Tout d’abord, nous les voyons concerter une expédition contre Humbaba, l’Élamite. Mais avant d’entrer en campagne, ils cherchent à se rendre la divinité propice. Ils la supplient de leur révéler l’avenir, de leur découvrir de loin la forêt de cèdres, résidence ordinaire de Humbaba, de leur laisser entrevoir l’issue de la lutte : l’ennemi gisant sur le sol, les oiseaux de proie acharnés sur lui et faisant fête autour de son cadavre ; enfin, de leur prêter assistance, en retour des hommages qu’ils n’ont cessé de lui rendre [2].

Toutefois, ils ne se tinrent point satisfaits de cette démarche auprès de la divinité. Ils voulurent encore consulter la sybille, « celle qui sait tout, » peut-être Aruru. Ils se rendirent donc au palais élevé, demeure favorite de la grande déesse [3], où se trouvait exposée, à la vénération de ses nombreux dévots, son image, — une belle statue, revêtue d’une précieuse chape, la poitrine rehaussée d’une brillante parure, la tête ceinte d’une couronne [4]...

La réponse fut sans doute favorable. Eabani, cependant, ne parut pas complètement rassuré. Son esprit était assailli de noirs pressentiments. On eût dit qu’il sentait sa fin approcher [5].

Aussi, à peine avait-il quitté l’autel de la déesse, qu’il gravit en toute hâte le tertre, où se dressait un temple dédié au dieu Samas. C’est qu’il était en effet, lui, Samas, le promoteur de cette entreprise. Souverain juge des cieux et de la terre, c’est en son nom que Gilgamès exerçait ici-bas les fonctions de haut justicier, de grand redresseur de torts. Samas avait bien vraiment, en cette rencontre, soufflé à Gilgamès sa haine contre Humbaba. Le héros n’avait pas fait autre chose que d’épouser la querelle du dieu.

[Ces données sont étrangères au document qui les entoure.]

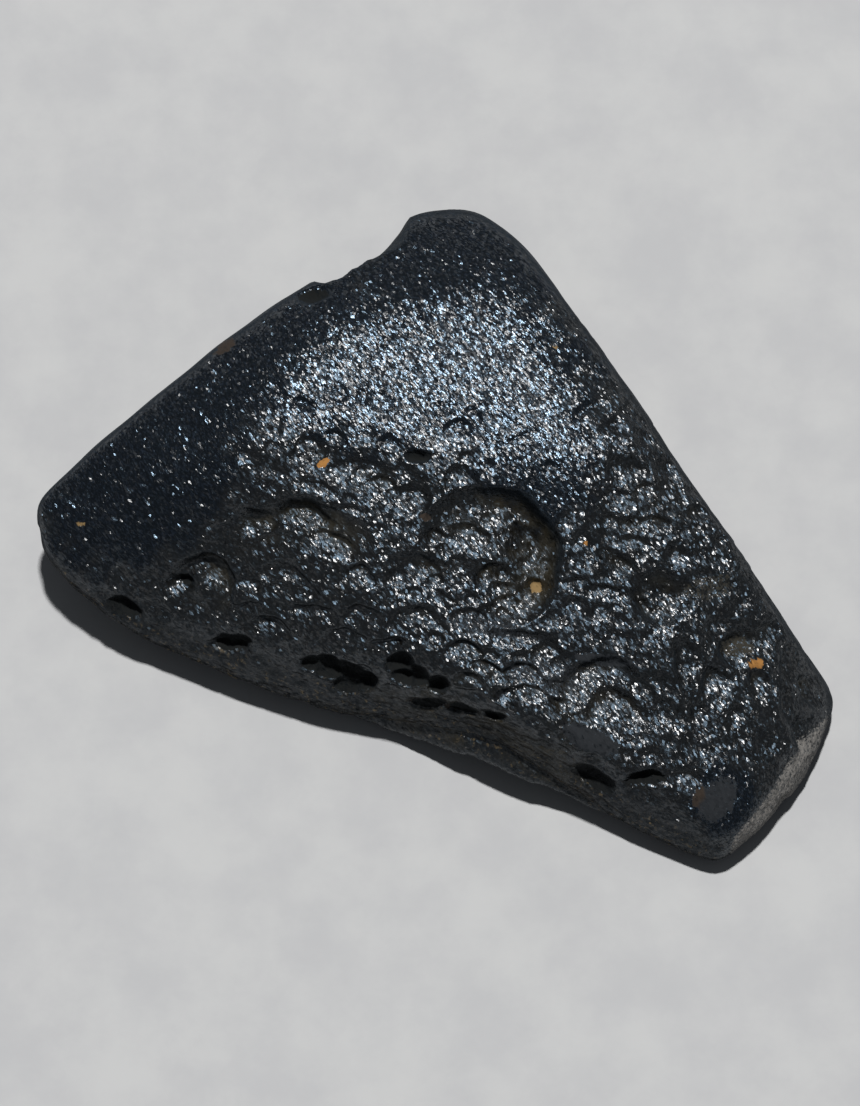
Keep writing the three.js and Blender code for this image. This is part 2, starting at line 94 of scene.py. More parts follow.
# where in u and v, radii along and across, turn, depth, and the bearing of the steep side; a
# hollow without a steep side is a plain bowl
BASINS = [
    (-8.5, 3.8, 6.5, 3.4, 0, 0.5, 90), (11.6, 0.9, 4.1, 6.5, 20, 0.5, 130),
    (17, -6.4, 3.2, 2.8, 0, 0.4, 110), (5.6, -8.8, 4.9, 3.2, -20, 0.5, 110),
    (-7.3, 19.9, 4.0, 1.5, 29, 1.15), (-1.5, -2.5, 5, 3, 0, 0.5, 90), (12, -2.2, 2, 1.9, 0, 0.7),
]
STEPS = [
    (1.25, 0.25, 4.7, 4.3, -45, 1.8, 38), (-11, 0.3, 5, 3.6, 0, 0.8, 90),
    (8.7, -9.3, 3.7, 3.1, -38, 0.6, 75), (-16.9, -1.9, 2.3, 2.3, 0, 1.0, 60),
]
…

C’est pourquoi, Eabani essaye de dissuader Samas lui-même de ses funestes desseins, persuadé d’avance que s’il parvient à toucher le cœur du dieu, du même coup, il gagnera le cœur du héros, que Gilgamès ne songera plus dès lors à faire une telle équipée.

Arrivé en présence du dieu Samas, Eabani, d’abord, fit brûler de l’encens et répandit une libation en son honneur ; puis, la droite levée, dans l’attitude des suppliants, il lui adressa, du fond de l’âme, une prière ardente... Maintenant, de sa poitrine oppressée, s’échappait un flux de paroles, — comme une vive récrimination étouffée sous les larmes — : « Pourquoi donc, ô Samas, pourquoi as-tu mis au cœur de Gilgamès une rage inassouvie ? Voici que tu l’as à peine touché [6], aussitôt, il entreprend une lointaine expédition, vite, il se précipite à la rencontre de Humbaba. L’insensé ! il vole au combat en aveugle, il se jette à l’aventure en des sentiers inconnus... Et il n’aura ni repos ni cesse qu’il n’ait mené à bonne On cette campagne. Il veut à tout prix atteindre la forêt de cèdres, fouler aux pieds Humbaba, son puissant ennemi, enfin, extirper le mal, objet de ta haine, ô Samas [7]... »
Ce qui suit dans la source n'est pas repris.